In 2016, initial tests on a pilot-scale biosurveillance system showed that Drew’s synthetic T-cells performed better than the traditional statistical methods, said Pat. Also, because they track multiple variables intrinsically, they could provide more nuanced alerts, such as separating an outbreak of a new disease from seasonal influenza, he said.

Brain-inspired machine learning improves chief complaint deciphering

The first piece of data the CDC receives from each emergency room visit is called the chief complaint. This is a concise statement describing why a patient has gone to the emergency room or clinic, before they’ve seen a doctor and have been diagnosed. Chief complaints range from “chest pain” and “fever three days” to specialized abbreviations.

Biosurveillance Topology

Current biosurveillance topology
Lymph node biosurveillance topology

These terse statements are full of medical jargon and even misspelled words, making them difficult to decipher by simple keyword searches or by the inexperienced. Also, many words describe the same symptoms, such as fever, hot, temperature and chills.

Technology companies have been using deep learning for similar natural-language processing problems. Deep learning is brain-inspired machine learning that excels at finding patterns without being explicitly programmed on what to look for. One such algorithm, called Word2vec, converts the context of words into mathematical vectors.

When Drew ran the Word2vec algorithm on anonymized chief complaint data collected by the New Mexico Department of Health, it out-performed a standard keyword search, as well as other state-of-the-art machine learning algorithms. However, it still had troubles with misspelled words and abbreviations.

To work around this, Drew tried two related neural network algorithms: one that converts letters into vectors and another that converts words into random vectors. The algorithm that converted words into random, or untrained, vectors was most accurate. The Word2vec algorithm was trained on standard, non-medical prose, and makes antonyms such as hot and cold too similar mathematically speaking, which could be why it didn’t produce the best results, said Drew.

Though more optimization is needed, the team’s deep-learning algorithm for deciphering chief complaints could be particularly useful for the opioid epidemic, said Pat. He added, “New terms for street drugs tend to appear much more quickly than the public health community realizes. If we find that a weird word is popping up a lot in an area, it could be a new variety of fentanyl.”

Future of distributed biosurveillance centers 

Lymph nodes are distributed throughout the body and act as immune system hubs, chock full of T-cells and the B-cells that produce antibodies to fight off infections. 

Pat and his team are just beginning to explore how mimicking lymph nodes might improve the biosurveillance system. Pat believes it would be particularly helpful in detecting outbreaks of regional diseases like Lyme diseaseplague and Hantavirus. Also, distributed detection algorithms could be more efficient by bypassing the physical and power consumption limits that Moore’s Law computers are now running up against, added Drew.

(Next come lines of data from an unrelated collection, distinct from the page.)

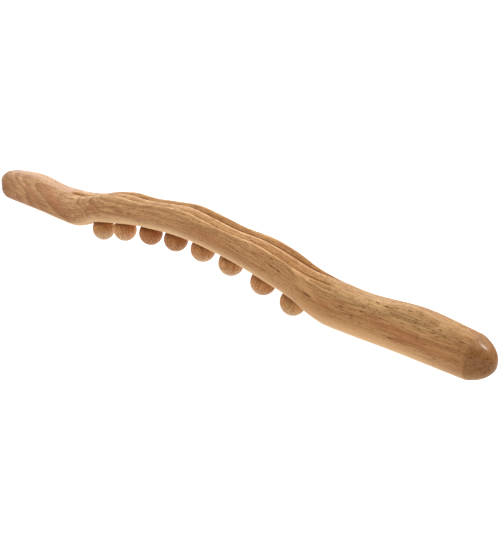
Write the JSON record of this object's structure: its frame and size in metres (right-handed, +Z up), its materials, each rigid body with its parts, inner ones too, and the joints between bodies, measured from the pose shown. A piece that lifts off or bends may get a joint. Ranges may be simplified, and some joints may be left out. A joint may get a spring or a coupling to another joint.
{
  "type": "wooden roller massage stick",
  "caption": "Long two-handled beech massage stick with an arched, ridged middle and a row of round beads that turn under the arch.",
  "frame": {"origin": "midway along and across the stick, in the plane that the two lowest beads touch", "axes": "+X along the stick, +Y across it, +Z up from the beads to the ridged back"},
  "size_m": [0.5314, 0.026, 0.0549],
  "materials": {
    "bar_beech": "clear satin varnish on sanded beech, grain along the stick",
    "bead_beech": "clear satin varnish on turned beech",
    "plug_beech": "clear satin varnish on end-grain beech",
    "steel": "zinc-plated, turned"
  },
  "bodies": {
    "stick": {"stick_body": "bar_beech", "shoulder_screw_1": "steel", "shoulder_screw_2": "steel", "shoulder_screw_3": "steel", "shoulder_screw_4": "steel", "shoulder_screw_5": "steel", "shoulder_screw_6": "steel", "shoulder_screw_7": "steel", "shoulder_screw_8": "steel", "washer_1": "steel", "washer_2": "steel", "washer_3": "steel", "washer_4": "steel", "washer_5": "steel", "washer_6": "steel", "washer_7": "steel", "washer_8": "steel"},
    "roller_1": {"bead_1": "bead_beech", "bead_plug_1": "plug_beech"},
    "roller_2": {"bead_2": "bead_beech", "bead_plug_2": "plug_beech"},
    "roller_3": {"bead_3": "bead_beech", "bead_plug_3": "plug_beech"},
    "roller_4": {"bead_4": "bead_beech", "bead_plug_4": "plug_beech"},
    "roller_5": {"bead_5": "bead_beech", "bead_plug_5": "plug_beech"},
    "roller_6": {"bead_6": "bead_beech", "bead_plug_6": "plug_beech"},
    "roller_7": {"bead_7": "bead_beech", "bead_plug_7": "plug_beech"},
    "roller_8": {"bead_8": "bead_beech", "bead_plug_8": "plug_beech"}
  },
  "joints": [
    {"name": "roller_1_spin", "type": "hinge", "parent": "stick", "child": "roller_1", "pos_m": [-0.10906, 0, 0.00997], "axis": [-0.2808, 0, 0.9598], "continuous": true},
    {"name": "roller_2_spin", "type": "hinge", "parent": "stick", "child": "roller_2", "pos_m": [-0.07968, 0, 0.01653], "axis": [-0.1908, 0, 0.9816], "continuous": true},
    {"name": "roller_3_spin", "type": "hinge", "parent": "stick", "child": "roller_3", "pos_m": [-0.04628, 0, 0.02185], "axis": [-0.1041, 0, 0.9946], "continuous": true},
    {"name": "roller_4_spin", "type": "hinge", "parent": "stick", "child": "roller_4", "pos_m": [-0.01561, 0, 0.02453], "axis": [-0.0564, 0, 0.9984], "continuous": true},
    {"name": "roller_5_spin", "type": "hinge", "parent": "stick", "child": "roller_5", "pos_m": [0.01561, 0, 0.02453], "axis": [0.0564, 0, 0.9984], "continuous": true},
    {"name": "roller_6_spin", "type": "hinge", "parent": "stick", "child": "roller_6", "pos_m": [0.04628, 0, 0.02185], "axis": [0.1041, 0, 0.9946], "continuous": true},
    {"name": "roller_7_spin", "type": "hinge", "parent": "stick", "child": "roller_7", "pos_m": [0.07968, 0, 0.01653], "axis": [0.1908, 0, 0.9816], "continuous": true},
    {"name": "roller_8_spin", "type": "hinge", "parent": "stick", "child": "roller_8", "pos_m": [0.10906, 0, 0.00997], "axis": [0.2808, 0, 0.9598], "continuous": true}
  ]
}
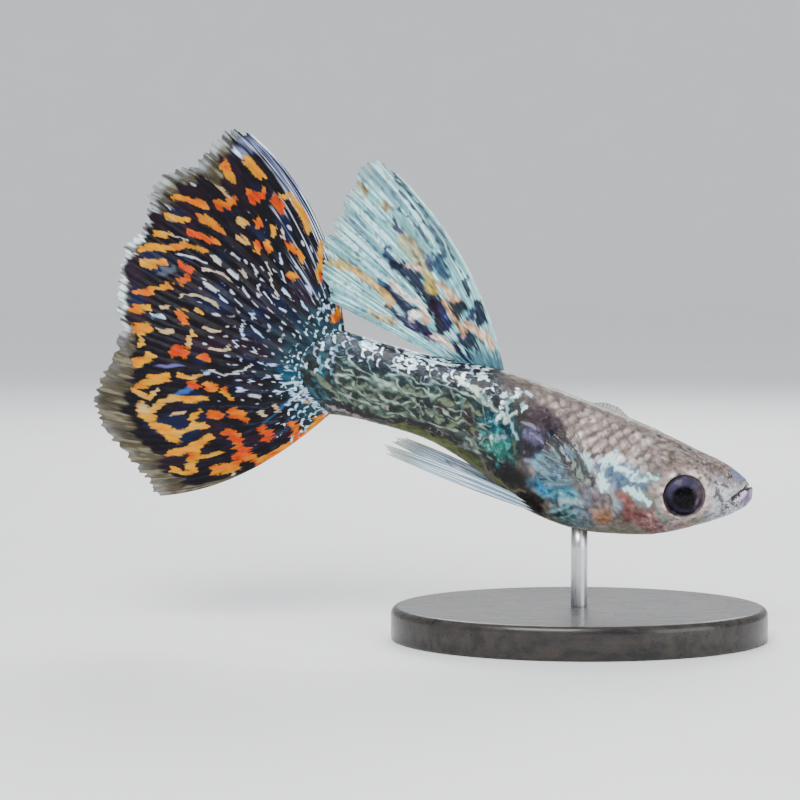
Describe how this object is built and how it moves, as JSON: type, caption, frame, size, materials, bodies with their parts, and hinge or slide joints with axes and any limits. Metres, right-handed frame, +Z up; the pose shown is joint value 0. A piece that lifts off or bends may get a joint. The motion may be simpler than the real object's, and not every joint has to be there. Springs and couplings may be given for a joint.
{
  "type": "fancy guppy",
  "caption": "Male fancy guppy with a fan-shaped mosaic tail, a long swept dorsal fin and a slender gonopodium, held nose-down on a flat display stand.",
  "frame": {"origin": "centre of the underside of the stand's base, on the floor plane", "axes": "+Z up, +X towards the snout as seen from the side, -Y towards the fish's right side"},
  "size_m": [0.0449, 0.017, 0.0336],
  "materials": {
    "head_skin": "wet-looking grey-pink skin with silver and cyan patches",
    "trunk_skin": "wet-looking scaled skin, grey back, dark blotches and cyan-blue flank",
    "stem_skin": "wet-looking dark skin with pale snakeskin lines",
    "tail_fin": "blue-black fin membrane with orange mosaic blotches",
    "dorsal_fin": "pale cyan fin membrane with navy blotches",
    "clear_fin": "nearly clear fin membrane",
    "pelvic_fin": "blue-white fin membrane",
    "eye": "clear cornea over a dark iris with a thin silver rim",
    "stand_base": "satin black",
    "stand_rod": "brushed"
  },
  "bodies": {
    "root": {"head": "head_skin", "trunk": "trunk_skin", "tail_stem": "stem_skin", "caudal_fin": "tail_fin", "dorsal_fin": "dorsal_fin", "pectoral_fin_left": "clear_fin", "pectoral_fin_right": "clear_fin", "pelvic_fin_left": "pelvic_fin", "pelvic_fin_right": "pelvic_fin", "gonopodium": "pelvic_fin", "eye_left": "eye", "eye_right": "eye", "stand_base": "stand_base", "stand_rod": "stand_rod"}
  },
  "joints": []
}
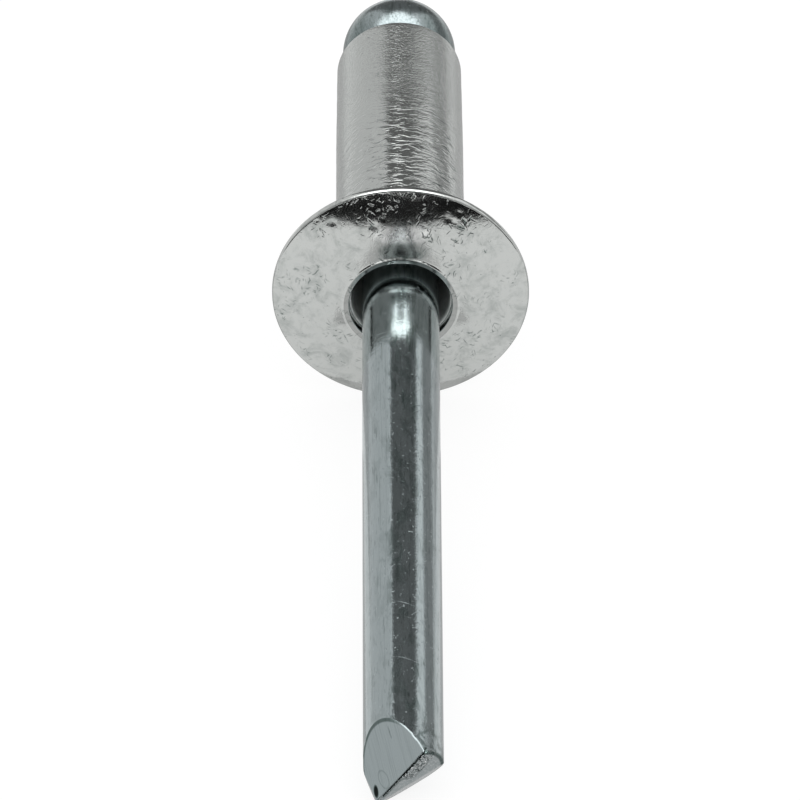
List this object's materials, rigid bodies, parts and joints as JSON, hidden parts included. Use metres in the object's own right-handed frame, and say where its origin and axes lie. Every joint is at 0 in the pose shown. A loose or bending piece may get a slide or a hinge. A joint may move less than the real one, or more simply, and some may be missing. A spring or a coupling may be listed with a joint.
{
  "type": "blind rivet",
  "caption": "Blind rivet with a hollow shank, a thin domed flange and a pull-through steel nail with a ball head, coined break neck and pinch-cut tip",
  "frame": {"origin": "on the ground under the middle of the lying rivet's box, +Z up", "axes": "+Y points along the ground from the nail's cut tip to the blind end; the rivet's own axis leans up from it because it rests on the flange rim and the nail's tip; +X is to the right seen from the tip"},
  "size_m": [0.0096, 0.0462, 0.0095],
  "materials": {
    "body_metal": "drawn and tumbled, handling marks",
    "nail_metal": "bright blue-grey zinc plate, lightly scuffed"
  },
  "bodies": {
    "root": {"rivet_body": "body_metal", "mandrel": "nail_metal"}
  },
  "joints": []
}
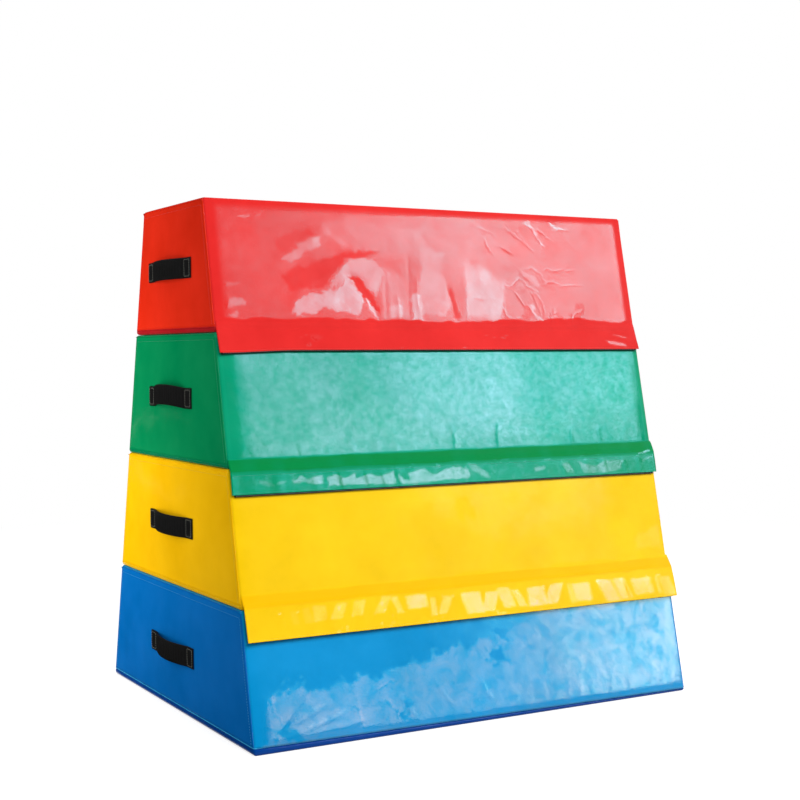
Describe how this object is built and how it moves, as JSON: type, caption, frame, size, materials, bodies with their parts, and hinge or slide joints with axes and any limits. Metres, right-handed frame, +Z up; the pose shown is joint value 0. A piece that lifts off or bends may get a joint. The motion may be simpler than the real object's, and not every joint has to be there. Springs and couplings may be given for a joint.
{
  "type": "vaulting box",
  "caption": "Soft stacking vaulting box: foam sections in coated-fabric covers taper to a flat top, joined by hook-and-loop flaps, with webbing carry handles and zips.",
  "frame": {"origin": "middle of the underside, on the floor", "axes": "+Z up, +X along the length, front long wall towards -Y, zips on the wall towards +Y"},
  "size_m": [1.0294, 0.7668, 0.9996],
  "materials": {
    "red_cover": "glossy PVC-coated fabric",
    "green_cover": "glossy PVC-coated fabric",
    "yellow_cover": "glossy PVC-coated fabric",
    "blue_cover": "glossy PVC-coated fabric",
    "red_base": "PVC-coated fabric",
    "green_base": "PVC-coated fabric",
    "yellow_base": "PVC-coated fabric",
    "blue_base": "PVC-coated fabric",
    "foam": "open-cell foam",
    "webbing": "woven polypropylene",
    "hook_and_loop": "matt nap",
    "zip_tape": "woven tape with moulded teeth",
    "zip_metal": "nickel plated"
  },
  "bodies": {
    "blue_section": {"blue_foam_core": "foam", "blue_wrap_cover": "blue_cover", "blue_base_panel": "blue_base", "blue_left_end_panel": "blue_cover", "blue_right_end_panel": "blue_cover", "blue_left_handle": "webbing", "blue_right_handle": "webbing", "blue_front_loop_strip": "hook_and_loop", "blue_zip_tape": "zip_tape"},
    "yellow_section": {"yellow_foam_core": "foam", "yellow_wrap_cover": "yellow_cover", "yellow_base_panel": "yellow_base", "yellow_left_end_panel": "yellow_cover", "yellow_right_end_panel": "yellow_cover", "yellow_left_handle": "webbing", "yellow_right_handle": "webbing", "yellow_front_loop_strip": "hook_and_loop", "yellow_zip_tape": "zip_tape"},
    "green_section": {"green_foam_core": "foam", "green_wrap_cover": "green_cover", "green_base_panel": "green_base", "green_left_end_panel": "green_cover", "green_right_end_panel": "green_cover", "green_left_handle": "webbing", "green_right_handle": "webbing", "green_front_loop_strip": "hook_and_loop", "green_zip_tape": "zip_tape"},
    "red_section": {"red_foam_core": "foam", "red_wrap_cover": "red_cover", "red_base_panel": "red_base", "red_left_end_panel": "red_cover", "red_right_end_panel": "red_cover", "red_left_handle": "webbing", "red_right_handle": "webbing", "red_zip_tape": "zip_tape"},
    "yellow_front_flap": {"yellow_front_flap": "yellow_cover", "yellow_front_hook_strip": "hook_and_loop"},
    "green_front_flap": {"green_front_flap": "green_cover", "green_front_hook_strip": "hook_and_loop"},
    "red_front_flap": {"red_front_flap": "red_cover", "red_front_hook_strip": "hook_and_loop"},
    "blue_zip_slider": {"blue_zip_slider": "zip_metal"},
    "yellow_zip_slider": {"yellow_zip_slider": "zip_metal"},
    "green_zip_slider": {"green_zip_slider": "zip_metal"},
    "red_zip_slider": {"red_zip_slider": "zip_metal"},
    "blue_zip_pull": {"blue_zip_pull": "zip_metal"},
    "yellow_zip_pull": {"yellow_zip_pull": "zip_metal"},
    "green_zip_pull": {"green_zip_pull": "zip_metal"},
    "red_zip_pull": {"red_zip_pull": "zip_metal"}
  },
  "joints": [
    {"name": "yellow_lift", "type": "slide", "parent": "blue_section", "child": "yellow_section", "axis": [0, 0, 1], "range_m": [0, 0.15]},
    {"name": "green_lift", "type": "slide", "parent": "yellow_section", "child": "green_section", "axis": [0, 0, 1], "range_m": [0, 0.15]},
    {"name": "red_lift", "type": "slide", "parent": "green_section", "child": "red_section", "axis": [0, 0, 1], "range_m": [0, 0.15]},
    {"name": "yellow_front_flap_hinge", "type": "hinge", "parent": "yellow_section", "child": "yellow_front_flap", "pos_m": [0, -0.32804, 0.26541], "axis": [-1, 0, 0], "range_deg": [0, 150]},
    {"name": "green_front_flap_hinge", "type": "hinge", "parent": "green_section", "child": "green_front_flap", "pos_m": [0, -0.27242, 0.51541], "axis": [-1, 0, 0], "range_deg": [0, 150]},
    {"name": "red_front_flap_hinge", "type": "hinge", "parent": "red_section", "child": "red_front_flap", "pos_m": [0, -0.21679, 0.76541], "axis": [-1, 0, 0], "range_deg": [0, 150]},
    {"name": "blue_zip_slide", "type": "slide", "parent": "blue_section", "child": "blue_zip_slider", "axis": [-1, 0, 0], "range_m": [0, 0.858]},
    {"name": "yellow_zip_slide", "type": "slide", "parent": "yellow_section", "child": "yellow_zip_slider", "axis": [-1, 0, 0], "range_m": [0, 0.858]},
    {"name": "green_zip_slide", "type": "slide", "parent": "green_section", "child": "green_zip_slider", "axis": [-1, 0, 0], "range_m": [0, 0.858]},
    {"name": "red_zip_slide", "type": "slide", "parent": "red_section", "child": "red_zip_slider", "axis": [-1, 0, 0], "range_m": [0, 0.858]},
    {"name": "blue_zip_pull_hinge", "type": "hinge", "parent": "blue_zip_slider", "child": "blue_zip_pull", "pos_m": [0.429, 0.37728, 0.07111], "axis": [0, 0.1852, -0.9827], "range_deg": [0, 170]},
    {"name": "yellow_zip_pull_hinge", "type": "hinge", "parent": "yellow_zip_slider", "child": "yellow_zip_pull", "pos_m": [0.429, 0.32165, 0.32111], "axis": [0, 0.1852, -0.9827], "range_deg": [0, 170]},
    {"name": "green_zip_pull_hinge", "type": "hinge", "parent": "green_zip_slider", "child": "green_zip_pull", "pos_m": [0.429, 0.26603, 0.57111], "axis": [0, 0.1852, -0.9827], "range_deg": [0, 170]},
    {"name": "red_zip_pull_hinge", "type": "hinge", "parent": "red_zip_slider", "child": "red_zip_pull", "pos_m": [0.429, 0.2104, 0.82111], "axis": [0, 0.1852, -0.9827], "range_deg": [0, 170]}
  ]
}
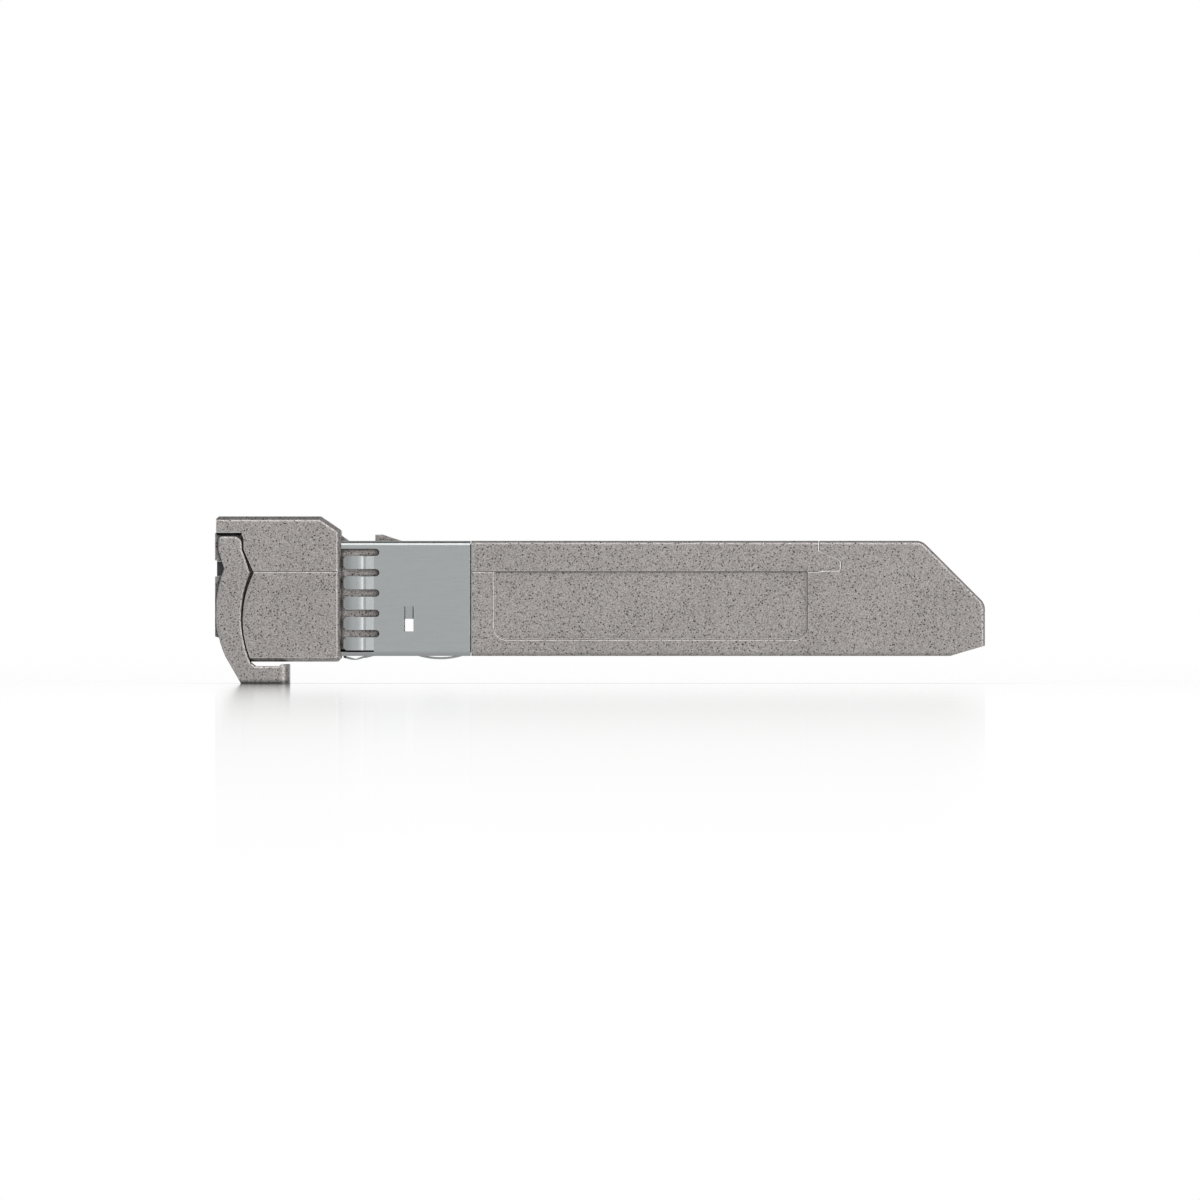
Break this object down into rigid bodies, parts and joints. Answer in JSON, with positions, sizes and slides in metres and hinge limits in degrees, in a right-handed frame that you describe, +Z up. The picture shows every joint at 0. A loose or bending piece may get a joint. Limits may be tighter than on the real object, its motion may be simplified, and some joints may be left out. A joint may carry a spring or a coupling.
{
  "type": "sfp plus transceiver",
  "caption": "Pluggable optical transceiver module with a die-cast shell, spring collar, two fibre ports and a bail lever that works a latch.",
  "frame": {"origin": "middle of the footprint, level with the underside of the closed lever's tab", "axes": "+X from the nose to the card edge, +Y across the width, +Z up towards the latch boss"},
  "size_m": [0.0568, 0.014, 0.0123],
  "materials": {
    "zinc_casting": "satin, speckled as cast",
    "spring_steel": "satin",
    "steel": "satin",
    "port_plastic": "matte",
    "ceramic": "smooth",
    "gold_can": "plated",
    "flex_film": "satin",
    "board": "solder resist",
    "chip_black": "matte",
    "capacitor_ceramic": "matte",
    "thermal_rubber": "matte"
  },
  "bodies": {
    "housing": {"main_casting": "zinc_casting", "latch_side_casting": "zinc_casting", "emi_collar": "spring_steel", "latch_leaf_spring": "spring_steel", "rocker_pin": "steel", "cover_screws": "steel", "laser_barrel": "steel", "receiver_barrel": "steel", "optics_clamp": "steel", "port_block": "port_plastic", "laser_sleeve": "ceramic", "receiver_sleeve": "ceramic", "laser_can": "gold_can", "receiver_can": "gold_can", "edge_contacts": "gold_can", "laser_flex": "flex_film", "receiver_flex": "flex_film", "circuit_board": "board", "laser_driver_chip": "chip_black", "receiver_amplifier_chip": "chip_black", "microcontroller_chip": "chip_black", "memory_chip": "chip_black", "resistors": "chip_black", "inductors": "chip_black", "capacitors": "capacitor_ceramic", "thermal_pads": "thermal_rubber", "absorber_pad": "thermal_rubber"},
    "lever": {"bail_lever": "zinc_casting", "lever_shaft": "steel", "latch_cam": "steel"},
    "latch": {"latch_rocker": "zinc_casting"}
  },
  "joints": [
    {"name": "lever_hinge", "type": "hinge", "parent": "housing", "child": "lever", "pos_m": [-0.02734, 0, 0.00996], "axis": [0, 1, 0], "range_deg": [0, 90]},
    {"name": "latch_rock", "type": "hinge", "parent": "housing", "child": "latch", "pos_m": [-0.0222, 0, 0.01086], "axis": [0, 1, 0], "range_deg": [0, 5], "deforming": ["latch_leaf_spring"]}
  ],
  "couplings": [
    {"joint": "latch_rock", "follows": "lever_hinge", "ratio": 0.055556}
  ]
}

“We are working closely with the CDC to test a number of our deep learning approaches on a subset of the national data flow,” said Pat.

His goal is to have his bio-inspired system set up by October to allow side-by-side comparisons with the traditional statistical methods at the national scale. He believes the different approaches will have different strengths, and combining them will improve the speed and accuracy of outbreak detection.

This research was funded by Sandia’s Laboratory Directed Research and Development program. Sandia computer scientists Walt Beyeler and Michael Mitchell and UNM postdoctoral fellow Tatiana Flanagan also worked on the project, focusing on the lymph system-mimicking distributed detection algorithm.

“This project with Sandia has provided us with an opportunity to test the practical application of the concepts we’ve learned from our models,” said Melanie. “Ultimately, this project will lead to a more complete understanding of the immune system, as well as a practical way to quickly identify and respond to disease outbreaks and other biological threats.”